Moonshine dedi ki...

Evet, Necip Mahfuz'la kesinlikle karsilastirilamaz, orasi kesin!

Modern Ortadogu tarihi okuyorum, o yuzden Arapca ogreniyorum 5 seneden beri. Misir'a da 2 kere gittim hatta. Bir ara gezi anilarimi yazayim bari :)

Sevgiler

Moonie

billur dedi ki...

Sevgili Moonshine;

Doğru profilinize baktığım ve doktora çalışmalarınızla ilgili yazıları okuduğum halde aklımdan çıkmış.

Mısır'a bir kez daha gitmek istiyorum ben de; ne uygarlık ama...

Necip Mahfuz'dan Kahire Üçlemesini okumuş muydunuz?
Sevgiler
Billur

aycan dedi ki...

Sevgili Billur,

Chicago'yu okumakla okumamak arasında kaldım şimdi..!? Ben düşünürken sen Yakupyan Apartmanı'nı okursan beğenip beğenmediğini bizimle paylaş bilmek isterim, ben bayağı beğenmiştim o kitabını ... Bildiğim bir şey daha var ; senden sık sık duyduğum Necip Mahfuz'dan Kahire Üçlemesini okumak farz oldu artık. Listemde ...
Aycan

Ayşe dedi ki...

Evet katılıyorum sunum yaklaşıyor okuyalım Kahire üçlemesini sende bizi şaşırt aynen Cebelavi deki gibi.

1994 yılında 49uncu kattan aşağıya baktığımda arabalar kibrit kutusu gibi vızır vızır gidip geliyordu. Ev sahibi bana '' What do you think about our corns on a stick? (Marina City Tower için) '' diye sorduğunda hımmm dedim içimden '' delicious !.. ''

Gulda dedi ki...

Ala El Asvani’yi okumadım, Billur’un bu yazısından sonra Okuma Listeme’de eklemeyeceğim. Bilhassa Billur’un bu kitabı okurken, yazara ne kadar sinirlendiğini gördükten sonra:) Ama, Şikago’ya gidelim derseniz hadi planlara başlayalım.

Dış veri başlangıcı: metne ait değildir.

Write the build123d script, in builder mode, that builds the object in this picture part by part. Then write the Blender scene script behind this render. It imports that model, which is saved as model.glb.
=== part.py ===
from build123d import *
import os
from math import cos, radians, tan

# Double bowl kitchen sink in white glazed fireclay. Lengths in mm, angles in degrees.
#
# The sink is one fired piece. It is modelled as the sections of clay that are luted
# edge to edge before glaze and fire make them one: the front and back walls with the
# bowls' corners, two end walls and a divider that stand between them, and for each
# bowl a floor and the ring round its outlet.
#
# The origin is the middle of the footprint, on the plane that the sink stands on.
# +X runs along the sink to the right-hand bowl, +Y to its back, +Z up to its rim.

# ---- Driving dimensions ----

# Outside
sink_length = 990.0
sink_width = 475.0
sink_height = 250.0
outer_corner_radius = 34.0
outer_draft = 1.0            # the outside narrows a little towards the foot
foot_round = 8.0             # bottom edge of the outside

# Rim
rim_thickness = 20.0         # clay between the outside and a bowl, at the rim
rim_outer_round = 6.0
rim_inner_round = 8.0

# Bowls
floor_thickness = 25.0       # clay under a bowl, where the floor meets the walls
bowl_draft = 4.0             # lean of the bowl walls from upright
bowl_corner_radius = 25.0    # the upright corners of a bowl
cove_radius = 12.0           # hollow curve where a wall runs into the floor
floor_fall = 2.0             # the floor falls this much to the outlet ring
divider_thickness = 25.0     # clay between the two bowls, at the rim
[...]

Kahire Üçlemesi ise çok güzel bir kitaptı. Hatta Saray Gezisi(üçlemenin ilk kitabı) okuduğum en güzel kitaplardan biri oldu. Ben Kahire Üçlemesi’ni Billur’un tavsiyesi ile okumuştum. Hem de yaz tatilinde, ağlaya ağlaya. Taa, Sicilya’dan mızıldanmak için Billur’u aradım ve "bu kitapta hiç mi iyi şeyler olmayacak, tatilimi mahvetti bu kitap benim. O da mı ölecek, yoksa başka neler olacak, neden her şey daha da kötüye gidiyor?" diye uzun uzun konuşup, geri döndüğümde ise, gelen cep telefonu faturama sızlandım.